• **Information provided**:
'''

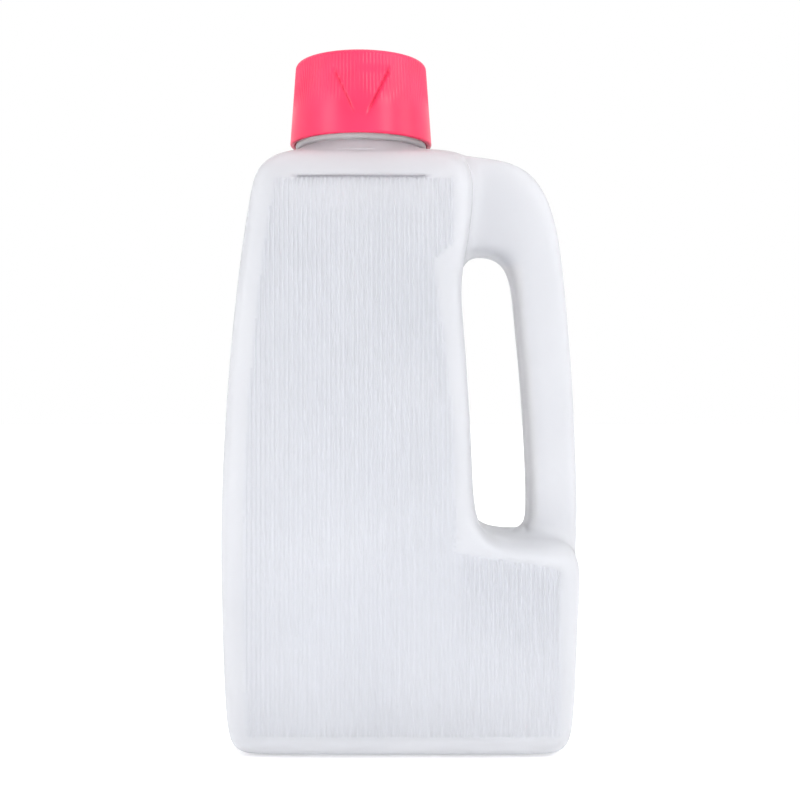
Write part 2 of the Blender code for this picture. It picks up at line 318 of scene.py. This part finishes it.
def neck_ring(radius, z_side, z_front=None):
    """A circle whose control points lie a little outside it, by 3 / (2 + cos of one step)."""
    z_front = z_side if z_front is None else z_front
    angle = (np.arange(RING) - 2) * 2 * np.pi / RING
    reach = radius * 3 / (2 + math.cos(2 * math.pi / RING))
    z = z_front + (z_side - z_front) * np.cos(angle) ** 2
    return np.stack([NECK_X + reach * np.cos(angle), reach * np.sin(angle), z], axis=1)


foot = [base_ring(31, 2.2), base_ring(27, 2.2), *[base_ring(inset, 0) for inset in (24, 21, 15, 12)]]
foot.append(base_ring(1.5, 1.5))
wide = [body_ring(half_width(z), half_width(z), HALF_DEPTH, z) for z in (14, 38, 62)]
shelf = [
    shelf_ring(74, 78, 86, 81, 64, 72),
    shelf_ring(80, 67.5, 91.5, 87, 54, 78),
    shelf_ring(86, 56, 91, 87, 42, 82),
    shelf_ring(93, 37, 91, 89, 27, 88),
]
waist = [body_ring(half_width(z), inner_wall(z), HALF_DEPTH, z) for z in (102, 128, 154, 180, 200)]
shoulder = [
    body_ring(half_width(214), 28.5, HALF_DEPTH, 214),
    body_ring(half_width(SHOULDER_Z), 32, HALF_DEPTH, 238, middle=NECK_X),
    shoulder_ring(61.5, 30, 37.5, 250, 250, 258.5),
    shoulder_ring(52.5, 20, 32.5, 259.5, 256, 261),
]
neck = [neck_ring(28.4, 261.5, 256.5), neck_ring(25.6, 263.5)]
neck += [neck_ring(24.6, z) for z in (267, 281, NECK_TOP)]
rings = np.array(foot + wide + shelf + waist + shoulder + neck)
SHELF_ROW = len(foot) + len(wide)
SHOULDER_ROW = SHELF_ROW + len(shelf) + len(waist)
print(len(rings), "rings of", RING, "points")

# %% Sections of the handle
def handle_sections(inner, outer):
    """Eight points round each section, between its inner and outer edge, 14.5 mm to each side."""
    inner, outer = np.array(inner, float), np.array(outer, float)
    middle = (inner + outer) / 2
    edge = [inner, inner, inner, middle, outer, outer, outer, middle]
    depth = 14.5 * np.array([-1, 0, 1, 1, 1, 0, -1, -1])
    points = np.stack(edge, axis=1)
    return np.stack([points[:, :, 0], np.broadcast_to(depth, points.shape[:2]), points[:, :, 1]], axis=2)


grip = handle_sections(
    inner=[(38, 215), (46, 212), (50, 203), (51.5, 185), (54.5, 155), (56.5, 120), (56.8, 101)],
    outer=[(45, 257.5), (60, 251.5), (69.5, 232), (73.2, 200), (76.5, 160), (78.2, 122), (78.8, 100)],
)
print(len(grip), "sections along the handle")


# %% Faces of the cage
def window(row):
    """The eight points round a two-row window on the handle side whose lowest row is given."""
    low, middle, high = row * RING, (row + 1) * RING, (row + 2) * RING
    return [low + 1, low + 2, low + 3, middle + 3, high + 3, high + 2, high + 1, middle + 1]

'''

Go through the listing and print each line exactly as it appears.

• **Solution for this problem**:
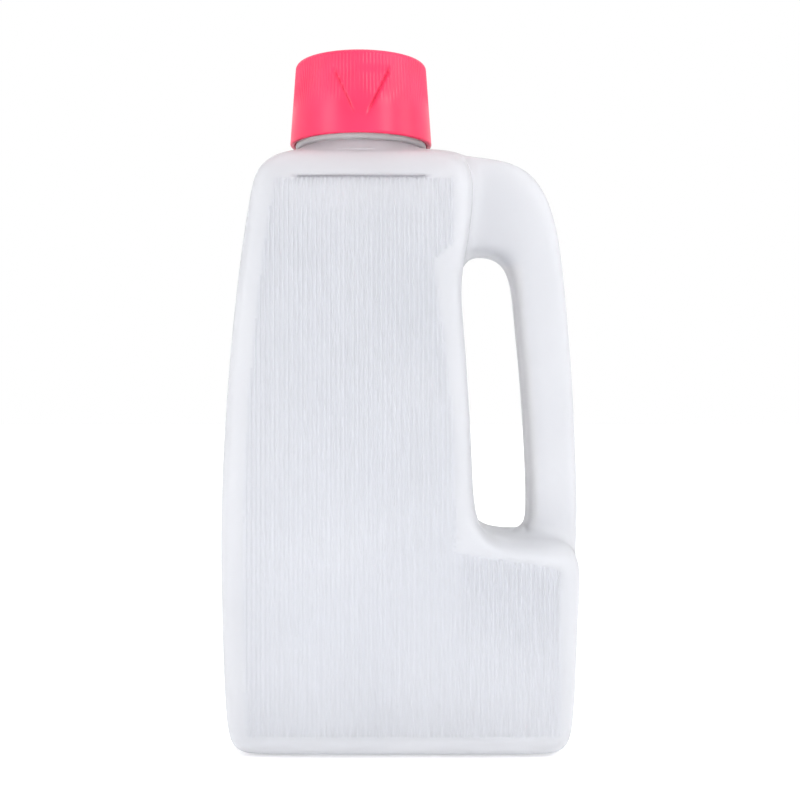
Write part 2 of the Blender code for this picture. It picks up at line 318 of scene.py. This part finishes it.
def neck_ring(radius, z_side, z_front=None):
    """A circle whose control points lie a little outside it, by 3 / (2 + cos of one step)."""
    z_front = z_side if z_front is None else z_front
    angle = (np.arange(RING) - 2) * 2 * np.pi / RING
    reach = radius * 3 / (2 + math.cos(2 * math.pi / RING))
    z = z_front + (z_side - z_front) * np.cos(angle) ** 2
    return np.stack([NECK_X + reach * np.cos(angle), reach * np.sin(angle), z], axis=1)


foot = [base_ring(31, 2.2), base_ring(27, 2.2), *[base_ring(inset, 0) for inset in (24, 21, 15, 12)]]
foot.append(base_ring(1.5, 1.5))
wide = [body_ring(half_width(z), half_width(z), HALF_DEPTH, z) for z in (14, 38, 62)]
shelf = [
    shelf_ring(74, 78, 86, 81, 64, 72),
    shelf_ring(80, 67.5, 91.5, 87, 54, 78),
    shelf_ring(86, 56, 91, 87, 42, 82),
    shelf_ring(93, 37, 91, 89, 27, 88),
]
waist = [body_ring(half_width(z), inner_wall(z), HALF_DEPTH, z) for z in (102, 128, 154, 180, 200)]
shoulder = [
    body_ring(half_width(214), 28.5, HALF_DEPTH, 214),
    body_ring(half_width(SHOULDER_Z), 32, HALF_DEPTH, 238, middle=NECK_X),
    shoulder_ring(61.5, 30, 37.5, 250, 250, 258.5),
    shoulder_ring(52.5, 20, 32.5, 259.5, 256, 261),
]
neck = [neck_ring(28.4, 261.5, 256.5), neck_ring(25.6, 263.5)]
neck += [neck_ring(24.6, z) for z in (267, 281, NECK_TOP)]
rings = np.array(foot + wide + shelf + waist + shoulder + neck)
SHELF_ROW = len(foot) + len(wide)
SHOULDER_ROW = SHELF_ROW + len(shelf) + len(waist)
print(len(rings), "rings of", RING, "points")

# %% Sections of the handle
def handle_sections(inner, outer):
    """Eight points round each section, between its inner and outer edge, 14.5 mm to each side."""
    inner, outer = np.array(inner, float), np.array(outer, float)
    middle = (inner + outer) / 2
    edge = [inner, inner, inner, middle, outer, outer, outer, middle]
    depth = 14.5 * np.array([-1, 0, 1, 1, 1, 0, -1, -1])
    points = np.stack(edge, axis=1)
    return np.stack([points[:, :, 0], np.broadcast_to(depth, points.shape[:2]), points[:, :, 1]], axis=2)


grip = handle_sections(
    inner=[(38, 215), (46, 212), (50, 203), (51.5, 185), (54.5, 155), (56.5, 120), (56.8, 101)],
    outer=[(45, 257.5), (60, 251.5), (69.5, 232), (73.2, 200), (76.5, 160), (78.2, 122), (78.8, 100)],
)
print(len(grip), "sections along the handle")


# %% Faces of the cage
def window(row):
    """The eight points round a two-row window on the handle side whose lowest row is given."""
    low, middle, high = row * RING, (row + 1) * RING, (row + 2) * RING
    return [low + 1, low + 2, low + 3, middle + 3, high + 3, high + 2, high + 1, middle + 1]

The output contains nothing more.